LISTED RECORDS.
»»
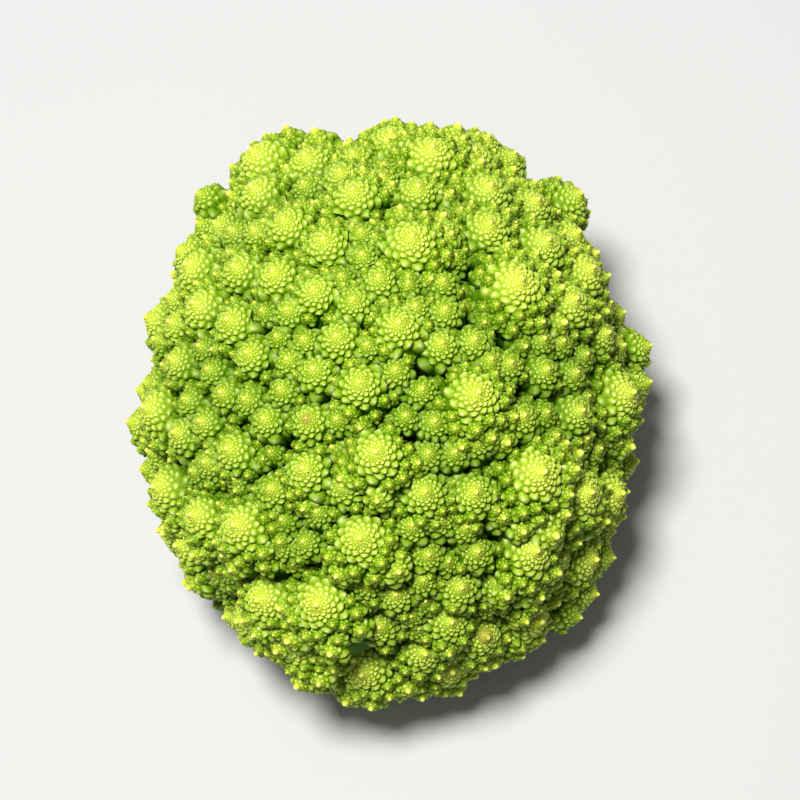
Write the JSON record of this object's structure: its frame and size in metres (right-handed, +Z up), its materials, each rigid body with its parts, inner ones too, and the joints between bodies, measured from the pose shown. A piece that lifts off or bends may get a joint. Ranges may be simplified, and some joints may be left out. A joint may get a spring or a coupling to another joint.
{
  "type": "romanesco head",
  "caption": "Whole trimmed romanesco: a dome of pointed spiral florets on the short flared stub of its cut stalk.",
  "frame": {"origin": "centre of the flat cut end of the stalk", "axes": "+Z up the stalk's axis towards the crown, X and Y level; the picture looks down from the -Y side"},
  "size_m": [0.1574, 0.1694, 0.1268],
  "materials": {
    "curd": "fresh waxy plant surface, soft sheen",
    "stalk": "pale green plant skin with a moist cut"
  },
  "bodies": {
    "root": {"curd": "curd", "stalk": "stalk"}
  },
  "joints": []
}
««
»»
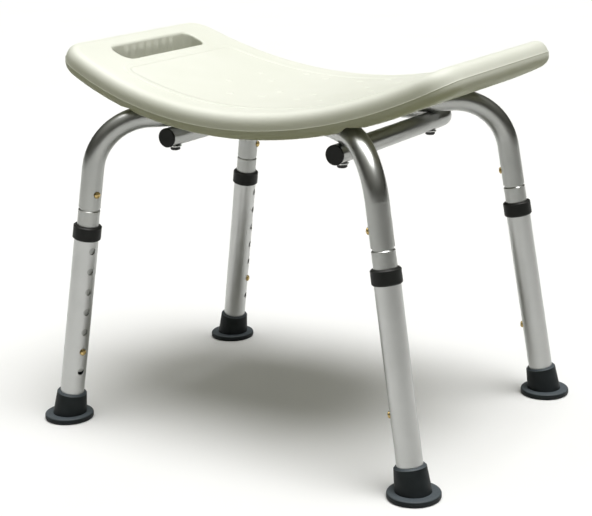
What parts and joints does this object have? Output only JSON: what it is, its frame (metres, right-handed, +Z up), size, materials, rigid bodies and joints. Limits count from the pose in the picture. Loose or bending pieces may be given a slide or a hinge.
««
»»
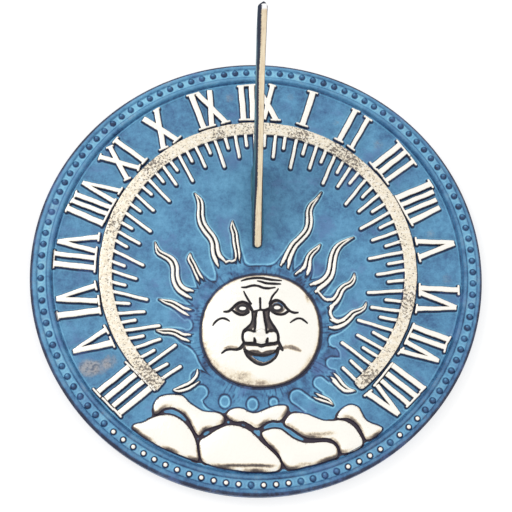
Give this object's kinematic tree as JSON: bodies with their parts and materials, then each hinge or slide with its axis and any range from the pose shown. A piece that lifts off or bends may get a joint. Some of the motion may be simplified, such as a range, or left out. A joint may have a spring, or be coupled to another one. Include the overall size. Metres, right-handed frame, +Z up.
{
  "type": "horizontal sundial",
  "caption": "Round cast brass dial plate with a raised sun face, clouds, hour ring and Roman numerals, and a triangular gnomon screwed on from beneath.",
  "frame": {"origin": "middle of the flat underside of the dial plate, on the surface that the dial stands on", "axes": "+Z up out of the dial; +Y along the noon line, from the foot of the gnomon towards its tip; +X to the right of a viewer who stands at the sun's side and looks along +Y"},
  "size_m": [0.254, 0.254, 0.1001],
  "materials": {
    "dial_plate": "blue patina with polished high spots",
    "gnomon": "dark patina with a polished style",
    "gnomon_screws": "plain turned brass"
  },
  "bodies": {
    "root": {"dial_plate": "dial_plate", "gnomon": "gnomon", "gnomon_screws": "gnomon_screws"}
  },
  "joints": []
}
««
Return each line of the data that contains the string "lifts".

Write the JSON record of this object's structure: its frame and size in metres (right-handed, +Z up), its materials, each rigid body with its parts, inner ones too, and the joints between bodies, measured from the pose shown. A piece that lifts off or bends may get a joint. Ranges may be simplified, and some joints may be left out. A joint may get a spring or a coupling to another joint.
Give this object's kinematic tree as JSON: bodies with their parts and materials, then each hinge or slide with its axis and any range from the pose shown. A piece that lifts off or bends may get a joint. Some of the motion may be simplified, such as a range, or left out. A joint may have a spring, or be coupled to another one. Include the overall size. Metres, right-handed frame, +Z up.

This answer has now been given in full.